PROBLEM DESCRIPTION: Go through the listing and copy every line word for word.

DATASET EXTRACT:
start

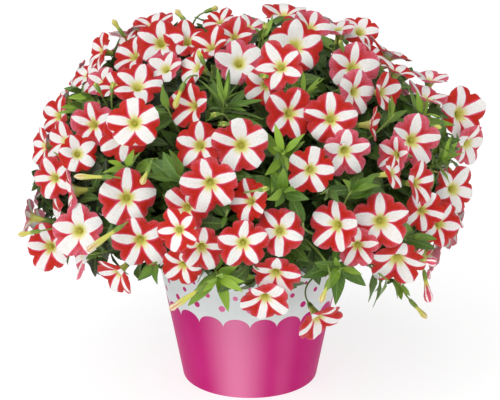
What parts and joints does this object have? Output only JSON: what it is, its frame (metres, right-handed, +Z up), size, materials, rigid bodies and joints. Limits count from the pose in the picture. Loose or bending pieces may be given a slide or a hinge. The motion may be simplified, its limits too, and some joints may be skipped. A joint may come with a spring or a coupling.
{
  "type": "potted petunia",
  "caption": "Bushy petunia in full bloom in a round tapered pot: a wide low dome of five-lobed star-striped blooms over leafy shoots that spill past the rim.",
  "frame": {"origin": "centre of the pot's underside", "axes": "+Z up along the pot's axis, -Y towards the side from which the picture was taken, +X to that viewer's right"},
  "size_m": [0.4725, 0.466, 0.386],
  "materials": {
    "pot_plastic": "printed gloss, magenta below and pale grey above",
    "soil": "damp crumbly potting compost",
    "petal": "velvety red with a white star",
    "leaf": "soft, slightly sticky green leaf with fine hairs"
  },
  "bodies": {
    "root": {"pot": "pot_plastic", "soil": "soil", "flower_spray_01": "petal", "flower_spray_02": "petal", "flower_spray_03": "petal", "flower_spray_04": "petal", "flower_spray_05": "petal", "flower_spray_06": "petal", "flower_spray_07": "petal", "flower_spray_08": "petal", "flower_spray_09": "petal", "flower_spray_10": "petal", "flower_spray_11": "petal", "flower_spray_12": "petal", "flower_spray_13": "petal", "flower_spray_14": "petal", "flower_spray_15": "petal", "flower_spray_16": "petal", "flower_spray_17": "petal", "flower_spray_18": "petal", "flower_spray_19": "petal", "flower_spray_20": "petal", "flower_spray_21": "petal", "flower_spray_22": "petal", "flower_spray_23": "petal", "flower_spray_24": "petal", "flower_spray_25": "petal", "flower_spray_26": "petal", "flower_spray_27": "petal", "flower_spray_28": "petal", "leafy_shoot_01": "leaf", "leafy_shoot_02": "leaf", "leafy_shoot_03": "leaf", "leafy_shoot_04": "leaf", "leafy_shoot_05": "leaf", "leafy_shoot_06": "leaf", "leafy_shoot_07": "leaf", "leafy_shoot_08": "leaf", "leafy_shoot_09": "leaf", "leafy_shoot_10": "leaf", "leafy_shoot_11": "leaf", "leafy_shoot_12": "leaf", "leafy_shoot_13": "leaf", "leafy_shoot_14": "leaf"}
  },
  "joints": []
}
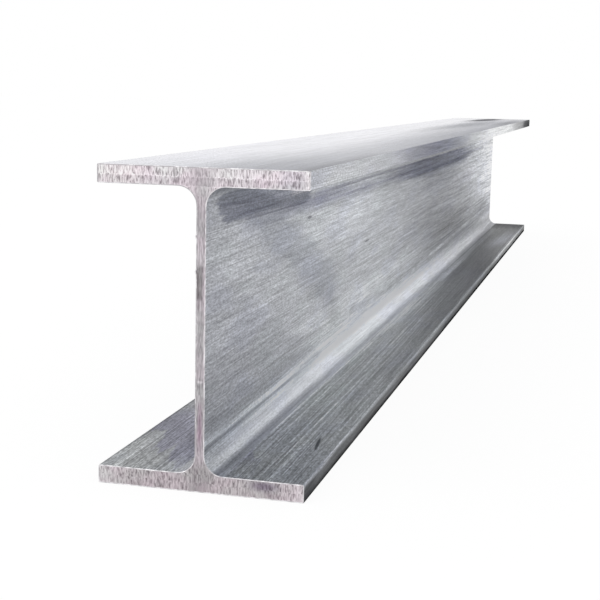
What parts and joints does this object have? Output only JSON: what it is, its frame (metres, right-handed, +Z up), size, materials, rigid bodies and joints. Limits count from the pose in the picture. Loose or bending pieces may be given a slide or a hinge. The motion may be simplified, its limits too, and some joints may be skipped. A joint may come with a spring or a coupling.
{
  "type": "steel i-beam",
  "caption": "Straight length of rolled wide-flange steel beam with parallel flanges, filleted web roots and square sawn ends.",
  "frame": {"origin": "middle of the lower flange's underside, halfway along the length", "axes": "+Z up, from the lower flange to the upper one; +Y along the length, away from the end that the picture shows nearest; +X across the flanges, to the right seen from that end"},
  "size_m": [0.3, 3.6, 0.45],
  "materials": {
    "steel": "bare steel, brushed along its length, with sawn ends"
  },
  "bodies": {
    "root": {"i_beam": "steel"}
  },
  "joints": []
}
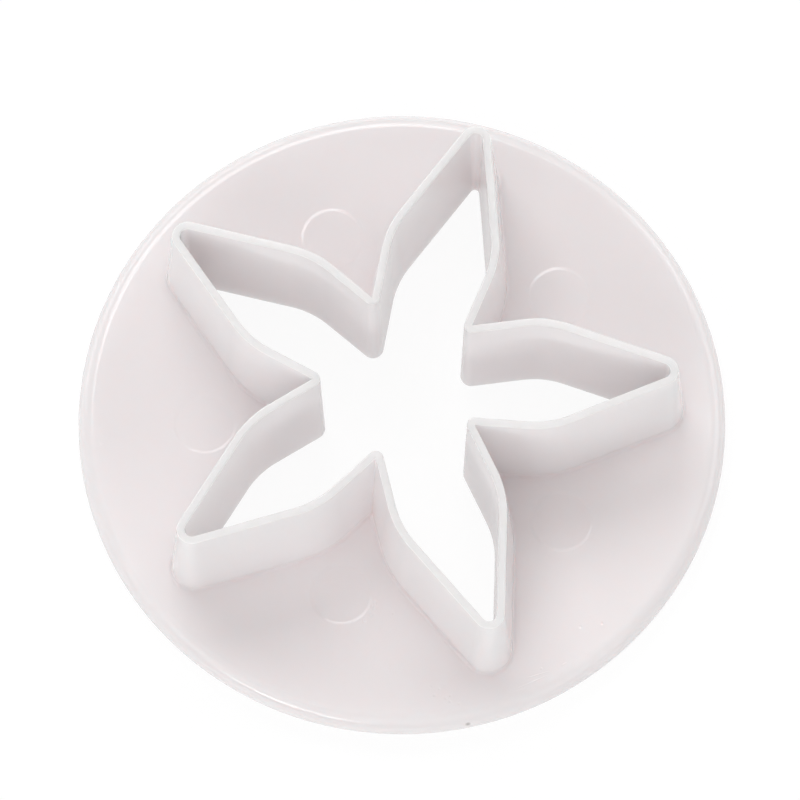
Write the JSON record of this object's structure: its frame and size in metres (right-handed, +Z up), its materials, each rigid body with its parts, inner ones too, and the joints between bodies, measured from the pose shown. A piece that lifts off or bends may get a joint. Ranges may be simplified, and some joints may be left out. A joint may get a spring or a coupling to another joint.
{
  "type": "calyx cutter",
  "caption": "Round moulded disc with a raised thin star-shaped cutting wall around an opening right through it, for cutting calyx shapes from sugar paste.",
  "frame": {"origin": "middle of the disc's flat underside, on the axis of the round rim", "axes": "+Z up from the disc towards the cutting edge, +Y along the axis of one sepal"},
  "size_m": [0.06, 0.06, 0.0152],
  "materials": {
    "white_plastic": "gloss off-white injection-moulded plastic, very slightly pink"
  },
  "bodies": {
    "root": {"cutter_moulding": "white_plastic"}
  },
  "joints": []
}
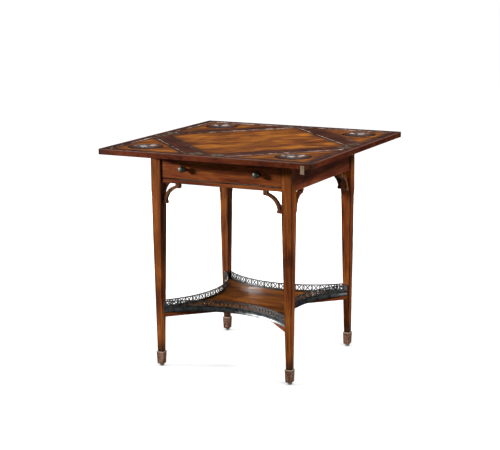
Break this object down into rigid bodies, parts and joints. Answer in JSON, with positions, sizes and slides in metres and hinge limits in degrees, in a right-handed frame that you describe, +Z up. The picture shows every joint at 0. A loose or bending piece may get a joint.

end

THE RESULT:
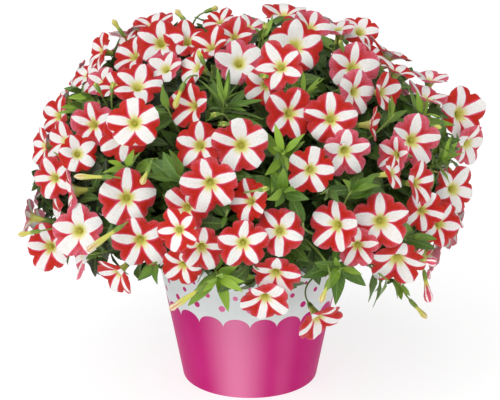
What parts and joints does this object have? Output only JSON: what it is, its frame (metres, right-handed, +Z up), size, materials, rigid bodies and joints. Limits count from the pose in the picture. Loose or bending pieces may be given a slide or a hinge. The motion may be simplified, its limits too, and some joints may be skipped. A joint may come with a spring or a coupling.
{
  "type": "potted petunia",
  "caption": "Bushy petunia in full bloom in a round tapered pot: a wide low dome of five-lobed star-striped blooms over leafy shoots that spill past the rim.",
  "frame": {"origin": "centre of the pot's underside", "axes": "+Z up along the pot's axis, -Y towards the side from which the picture was taken, +X to that viewer's right"},
  "size_m": [0.4725, 0.466, 0.386],
  "materials": {
    "pot_plastic": "printed gloss, magenta below and pale grey above",
    "soil": "damp crumbly potting compost",
    "petal": "velvety red with a white star",
    "leaf": "soft, slightly sticky green leaf with fine hairs"
  },
  "bodies": {
    "root": {"pot": "pot_plastic", "soil": "soil", "flower_spray_01": "petal", "flower_spray_02": "petal", "flower_spray_03": "petal", "flower_spray_04": "petal", "flower_spray_05": "petal", "flower_spray_06": "petal", "flower_spray_07": "petal", "flower_spray_08": "petal", "flower_spray_09": "petal", "flower_spray_10": "petal", "flower_spray_11": "petal", "flower_spray_12": "petal", "flower_spray_13": "petal", "flower_spray_14": "petal", "flower_spray_15": "petal", "flower_spray_16": "petal", "flower_spray_17": "petal", "flower_spray_18": "petal", "flower_spray_19": "petal", "flower_spray_20": "petal", "flower_spray_21": "petal", "flower_spray_22": "petal", "flower_spray_23": "petal", "flower_spray_24": "petal", "flower_spray_25": "petal", "flower_spray_26": "petal", "flower_spray_27": "petal", "flower_spray_28": "petal", "leafy_shoot_01": "leaf", "leafy_shoot_02": "leaf", "leafy_shoot_03": "leaf", "leafy_shoot_04": "leaf", "leafy_shoot_05": "leaf", "leafy_shoot_06": "leaf", "leafy_shoot_07": "leaf", "leafy_shoot_08": "leaf", "leafy_shoot_09": "leaf", "leafy_shoot_10": "leaf", "leafy_shoot_11": "leaf", "leafy_shoot_12": "leaf", "leafy_shoot_13": "leaf", "leafy_shoot_14": "leaf"}
  },
  "joints": []
}
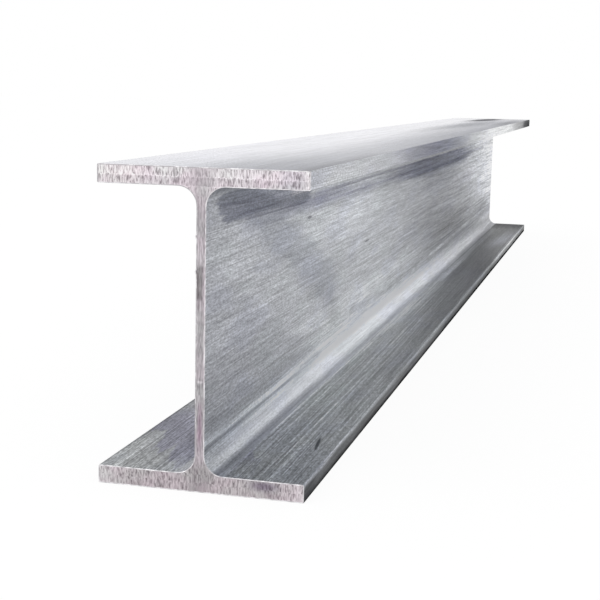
What parts and joints does this object have? Output only JSON: what it is, its frame (metres, right-handed, +Z up), size, materials, rigid bodies and joints. Limits count from the pose in the picture. Loose or bending pieces may be given a slide or a hinge. The motion may be simplified, its limits too, and some joints may be skipped. A joint may come with a spring or a coupling.
{
  "type": "steel i-beam",
  "caption": "Straight length of rolled wide-flange steel beam with parallel flanges, filleted web roots and square sawn ends.",
  "frame": {"origin": "middle of the lower flange's underside, halfway along the length", "axes": "+Z up, from the lower flange to the upper one; +Y along the length, away from the end that the picture shows nearest; +X across the flanges, to the right seen from that end"},
  "size_m": [0.3, 3.6, 0.45],
  "materials": {
    "steel": "bare steel, brushed along its length, with sawn ends"
  },
  "bodies": {
    "root": {"i_beam": "steel"}
  },
  "joints": []
}
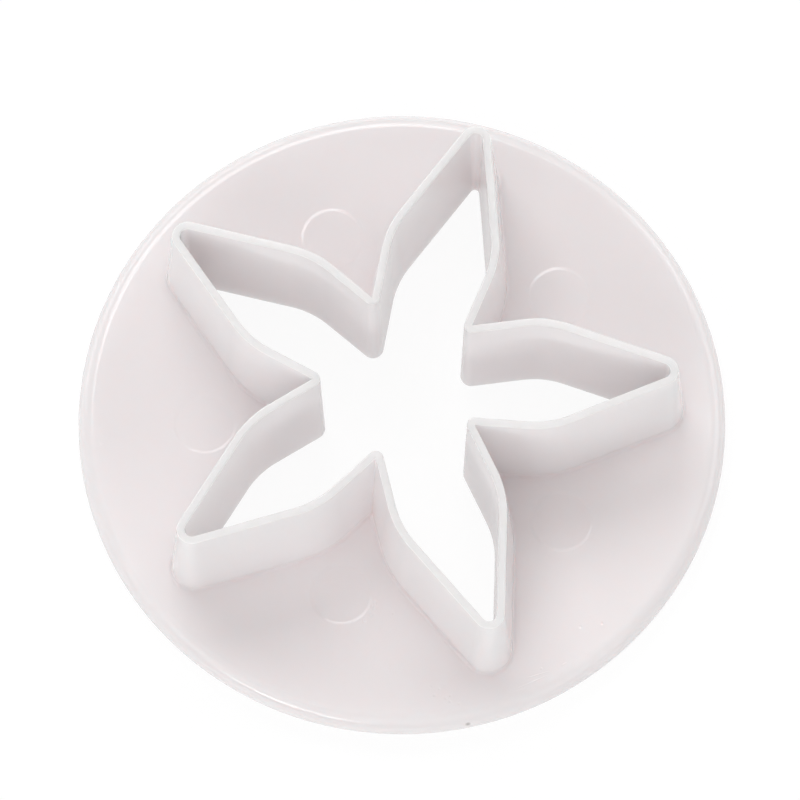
Write the JSON record of this object's structure: its frame and size in metres (right-handed, +Z up), its materials, each rigid body with its parts, inner ones too, and the joints between bodies, measured from the pose shown. A piece that lifts off or bends may get a joint. Ranges may be simplified, and some joints may be left out. A joint may get a spring or a coupling to another joint.
{
  "type": "calyx cutter",
  "caption": "Round moulded disc with a raised thin star-shaped cutting wall around an opening right through it, for cutting calyx shapes from sugar paste.",
  "frame": {"origin": "middle of the disc's flat underside, on the axis of the round rim", "axes": "+Z up from the disc towards the cutting edge, +Y along the axis of one sepal"},
  "size_m": [0.06, 0.06, 0.0152],
  "materials": {
    "white_plastic": "gloss off-white injection-moulded plastic, very slightly pink"
  },
  "bodies": {
    "root": {"cutter_moulding": "white_plastic"}
  },
  "joints": []
}
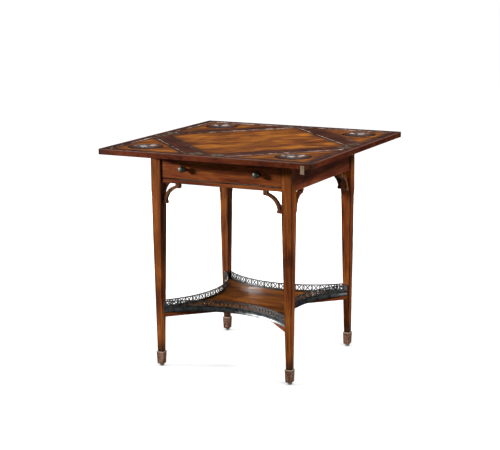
Break this object down into rigid bodies, parts and joints. Answer in JSON, with positions, sizes and slides in metres and hinge limits in degrees, in a right-handed frame that you describe, +Z up. The picture shows every joint at 0. A loose or bending piece may get a joint.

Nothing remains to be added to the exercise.